At this point Batman frees Talia from the post, and then uses it to straight up pole-vault up and into the special little balcony that Darrk has been watching them from. He drop-kicks Darrk in the head, knocking him unconscious, at which point he lowers a rope to grab Talia and save her from the charging Assassins who survived the furious bull. Batman, Talia, and the unconscious Darrk then escape, and begin heading back to the Soom Express to escape. And, along he way, Darrk wakes back up, and begins spilling the beans, telling Batman that he had been killing shipping magnates due to a contract that some political party put out on them. But, with Batman’s curiosity sated, Darrk decides to do one final shitty thing, and maces Batman so he can stab him. But, before Darrk can kill him, Talia grabs his gun and shoot Darrk in the back, causing him to fall in front of the Soom and get gruesomely eviscerated. But hey, Batman has a new girlfriend!
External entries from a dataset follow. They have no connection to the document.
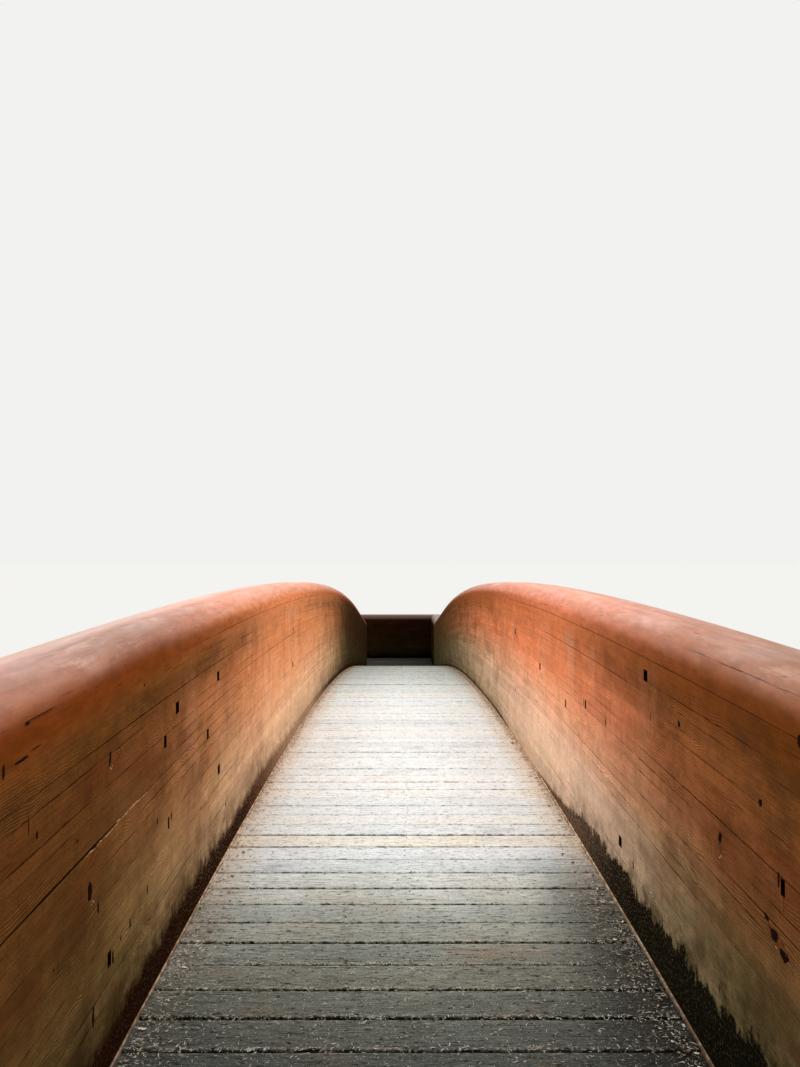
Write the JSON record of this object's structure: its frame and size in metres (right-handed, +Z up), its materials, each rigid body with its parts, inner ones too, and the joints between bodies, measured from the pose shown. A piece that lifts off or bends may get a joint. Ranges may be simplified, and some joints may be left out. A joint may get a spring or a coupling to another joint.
{
  "type": "arched wooden footbridge",
  "caption": "Arched footbridge of curved laminated timber girders that serve as rounded solid parapets, with a plank deck and a level landing at each end.",
  "frame": {"origin": "centre of the footprint, on the ground under the abutments", "axes": "+Y along the bridge towards the far landing, +X across it towards the landings' closed side, +Z up"},
  "size_m": [2.208, 34.842, 3.5183],
  "materials": {
    "glulam_timber": "satin",
    "deck_timber": "matte",
    "frame_timber": "matte",
    "edge_strip": "matte",
    "steelwork": "matte",
    "concrete": "matte"
  },
  "bodies": {
    "root": {"girder_left": "glulam_timber", "girder_right": "glulam_timber", "deck_edge_strip_left": "edge_strip", "deck_edge_strip_right": "edge_strip", "stringer_left": "frame_timber", "stringer_middle": "frame_timber", "stringer_right": "frame_timber", "beam_hangers_left": "steelwork", "beam_hangers_right": "steelwork", "deck_bay_1": "deck_timber", "deck_bay_2": "deck_timber", "deck_bay_3": "deck_timber", "deck_bay_4": "deck_timber", "deck_bay_5": "deck_timber", "deck_bay_6": "deck_timber", "deck_bay_7": "deck_timber", "deck_bay_8": "deck_timber", "deck_bay_9": "deck_timber", "deck_bay_10": "deck_timber", "floor_beam_1": "frame_timber", "floor_beam_2": "frame_timber", "floor_beam_3": "frame_timber", "floor_beam_4": "frame_timber", "floor_beam_5": "frame_timber", "floor_beam_6": "frame_timber", "floor_beam_7": "frame_timber", "floor_beam_8": "frame_timber", "floor_beam_9": "frame_timber", "bearing_shoes_near": "steelwork", "deck_sill_near": "frame_timber", "landing_floor_near": "deck_timber", "landing_joists_near": "frame_timber", "landing_side_wall_near": "glulam_timber", "landing_end_wall_near": "glulam_timber", "abutment_near": "concrete", "bearing_shoes_far": "steelwork", "deck_sill_far": "frame_timber", "landing_floor_far": "deck_timber", "landing_joists_far": "frame_timber", "landing_side_wall_far": "glulam_timber", "landing_end_wall_far": "glulam_timber", "abutment_far": "concrete"}
  },
  "joints": []
}
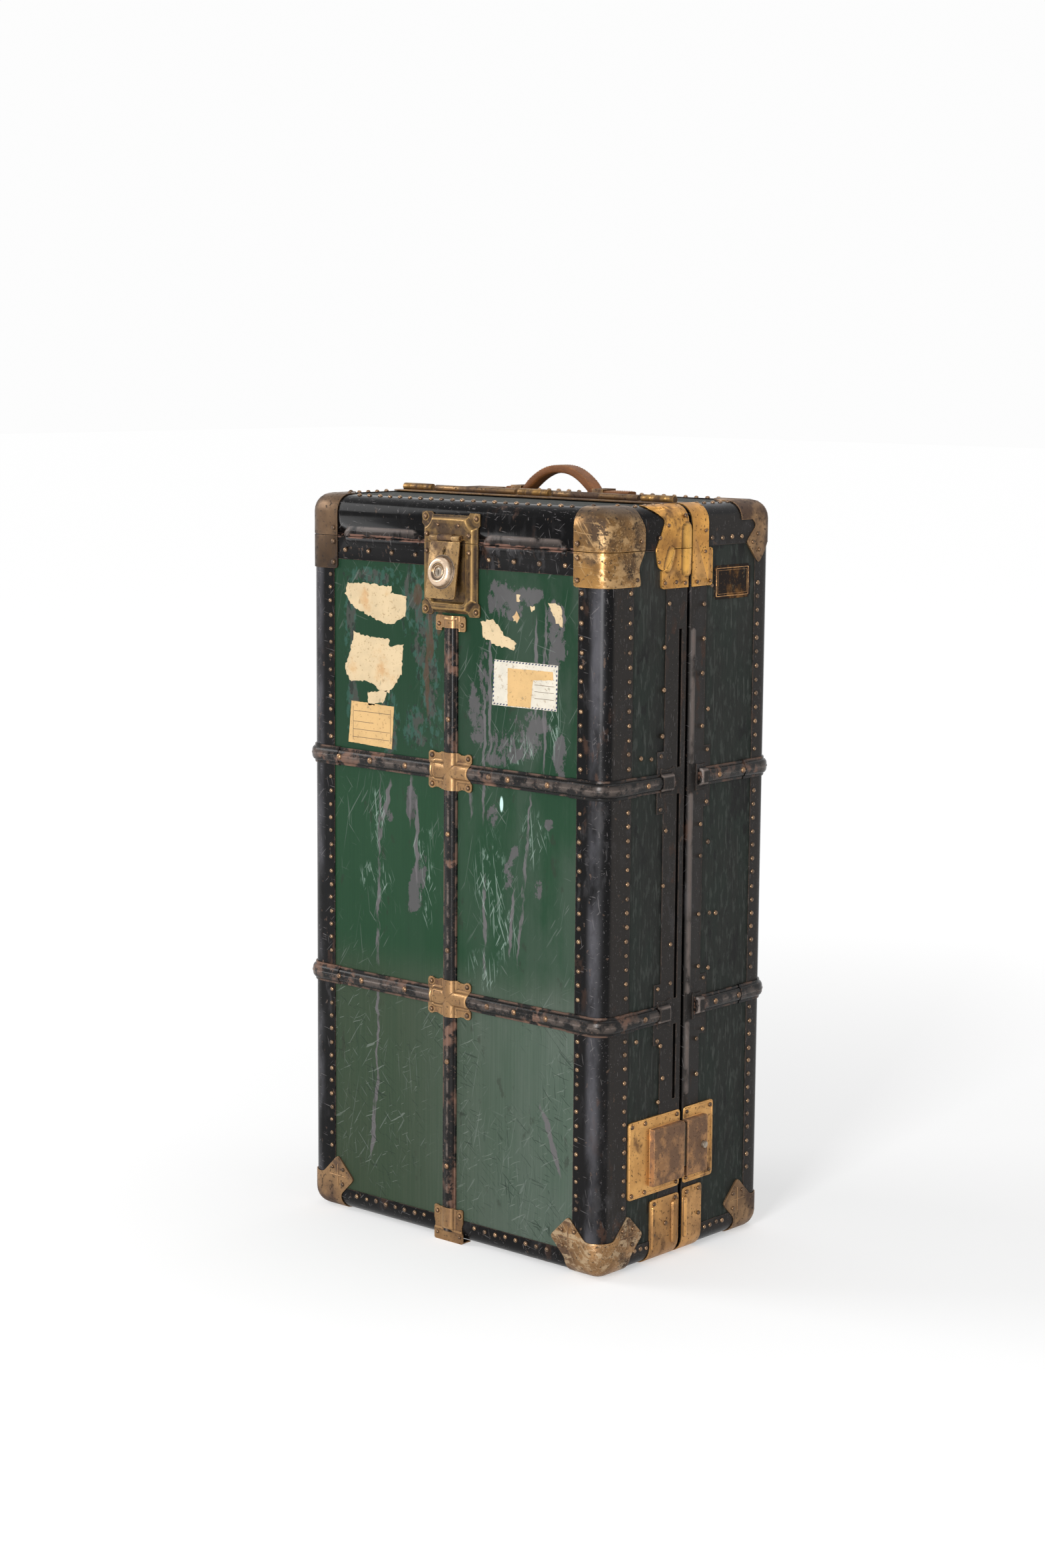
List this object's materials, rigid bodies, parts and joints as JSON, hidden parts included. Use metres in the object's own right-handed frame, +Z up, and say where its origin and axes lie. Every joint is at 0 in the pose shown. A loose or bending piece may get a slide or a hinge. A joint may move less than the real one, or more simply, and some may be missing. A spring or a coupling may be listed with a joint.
{
  "type": "wardrobe trunk",
  "caption": "Upright steamer wardrobe trunk with drawers in the rear shell, hangers in the hinged front shell and a lift top with a hasp lock.",
  "frame": {"origin": "centre of the bounding box's bottom face, on the floor", "axes": "X across the trunk's front to the right, Y from the front shell to the rear shell, Z up"},
  "size_m": [0.5782, 0.3935, 1.0792],
  "materials": {
    "fibre": "dark green vulcanised fibre over plywood, scuffed",
    "steel": "black lacquered sheet steel, worn at the edges",
    "brass": "aged brass with brown tarnish",
    "bronze": "dark patinated brass",
    "nickel": "dull nickel plate",
    "leather": "worn brown leather with stitched edges",
    "wood": "varnished hardwood and ply",
    "lining": "padded cotton"
  },
  "bodies": {
    "rear_shell": {"rear_case": "fibre", "rear_seam_binding": "steel", "rear_edge_binding": "steel", "rear_band_lower": "steel", "rear_band_upper": "steel", "rear_cap_bottom_left": "brass", "rear_cap_top_left": "brass", "rear_cap_bottom_right": "brass", "rear_cap_top_right": "brass", "top_hinge_rear_leaf": "bronze", "side_hinge_rear_leaf": "bronze", "rear_top_plate": "brass", "rear_catch_plate": "brass", "rear_foot_plate": "brass", "handle_strap": "leather", "handle_keeper_left": "bronze", "handle_keeper_right": "bronze", "drawer_rack": "wood"},
    "front_shell": {"front_case": "fibre", "front_edge_binding": "steel", "front_seam_binding": "steel", "front_cap_top_left": "brass", "front_cap_top_right": "brass", "front_cap_bottom_left": "brass", "front_cap_bottom_right": "brass", "front_band_upper": "steel", "front_band_lower": "steel", "center_band_top": "steel", "center_band_middle": "steel", "center_band_bottom": "steel", "cross_clip_upper": "brass", "cross_clip_lower": "brass", "bottom_clip": "brass", "lock_clip": "brass", "lock_plate_lower": "brass", "front_top_plate": "brass", "front_catch_plate": "brass", "catch_tongue": "nickel", "front_foot_plate": "brass", "side_hinge_front_leaf": "bronze", "trolley_rail": "nickel"},
    "lift_top": {"lid_case": "fibre", "lid_binding": "steel", "lid_cap_left": "brass", "lid_cap_right": "brass", "lock_plate_upper": "brass", "lid_top_plate": "brass", "top_hinge_lid_leaf": "bronze", "lid_cushion": "lining"},
    "hasp": {"hasp": "brass"},
    "key_cylinder": {"key_cylinder": "nickel"},
    "catch_button": {"catch_button": "nickel"},
    "trolley": {"trolley_frame": "nickel"},
    "hanger_1": {"hanger_1": "wood"},
    "hanger_2": {"hanger_2": "wood"},
    "hanger_3": {"hanger_3": "wood"},
    "drawer_1": {"drawer_1": "wood"},
    "drawer_2": {"drawer_2": "wood"},
    "drawer_3": {"drawer_3": "wood"},
    "drawer_4": {"drawer_4": "wood"}
  },
  "joints": [
    {"name": "front_shell_hinge", "type": "hinge", "parent": "rear_shell", "child": "front_shell", "pos_m": [-0.28365, 0.00491, 0.4968], "axis": [0, 0, -1], "range_deg": [0, 135]},
    {"name": "lift_top_hinge", "type": "hinge", "parent": "rear_shell", "child": "lift_top", "pos_m": [-0.00185, 0.00491, 1.0426], "axis": [-1, 0, 0], "range_deg": [0, 105]},
    {"name": "hasp_hinge", "type": "hinge", "parent": "lift_top", "child": "hasp", "pos_m": [-0.00185, -0.17709, 0.9873], "axis": [-1, 0, 0], "range_deg": [-7, 100]},
    {"name": "key_turn", "type": "hinge", "parent": "hasp", "child": "key_cylinder", "pos_m": [-0.00185, -0.18324, 0.9407], "axis": [0, -0.9903, 0.1392], "range_deg": [0, 90]},
    {"name": "catch_button_press", "type": "slide", "parent": "rear_shell", "child": "catch_button", "axis": [-1, 0, 0], "range_m": [0, 0.004], "stiffness_N_per_m": 400},
    {"name": "drawer_1_slide", "type": "slide", "parent": "rear_shell", "child": "drawer_1", "axis": [0, -1, 0], "range_m": [0, 0.14]},
    {"name": "drawer_2_slide", "type": "slide", "parent": "rear_shell", "child": "drawer_2", "axis": [0, -1, 0], "range_m": [0, 0.14]},
    {"name": "drawer_3_slide", "type": "slide", "parent": "rear_shell", "child": "drawer_3", "axis": [0, -1, 0], "range_m": [0, 0.14]},
    {"name": "drawer_4_slide", "type": "slide", "parent": "rear_shell", "child": "drawer_4", "axis": [0, -1, 0], "range_m": [0, 0.14]},
    {"name": "trolley_slide", "type": "slide", "parent": "front_shell", "child": "trolley", "axis": [0, 1, 0], "range_m": [0, 0.1]},
    {"name": "hanger_1_swing", "type": "hinge", "parent": "trolley", "child": "hanger_1", "pos_m": [-0.00185, -0.11909, 0.8767], "axis": [0, 1, 0], "range_deg": [-7, 7]},
    {"name": "hanger_2_swing", "type": "hinge", "parent": "trolley", "child": "hanger_2", "pos_m": [-0.00185, -0.08109, 0.8767], "axis": [0, 1, 0], "range_deg": [-7, 7]},
    {"name": "hanger_3_swing", "type": "hinge", "parent": "trolley", "child": "hanger_3", "pos_m": [-0.00185, -0.04309, 0.8767], "axis": [0, 1, 0], "range_deg": [-7, 7]}
  ]
}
There’s just something about these weird Denny O’Neal books that I just really adore. Batman can be all sorts of things, that’s one thing that we’ve certainly learned over the years that I’ve been doing this project. He can be a Dark Knight, the World’s Greatest Detective, a guy who fight space aliens, a dark noir hero, a jolly crime-fighter, and sometimes a weird international spy who fights pulpy assassins. And, I really don’t think I have a specifically favorite version of the character. Most of them have their own pros and cons, which crate the sum total of the Batman experience, but I do have a huge affection for this type of Batman. He’s essentially James Bond, jet-setting around the planet and fighting a straight up world-conquering supervillain from beyond the grave. And, this issue is a pretty great distillation of all of that. Plus, it’s pretty awesome to see what appears to be the first appearance of Talia al Ghul, a character that literally changes Batman forever. Yeah, there’s nothing too special about her at this point, she’s mainly just a damsel in distress, but she’s a character I quite like when she gets a little more character thrown onto her. But, it’s a fun issue regardless. Plus, how often do we get to see Batman literally punch a bull in the face?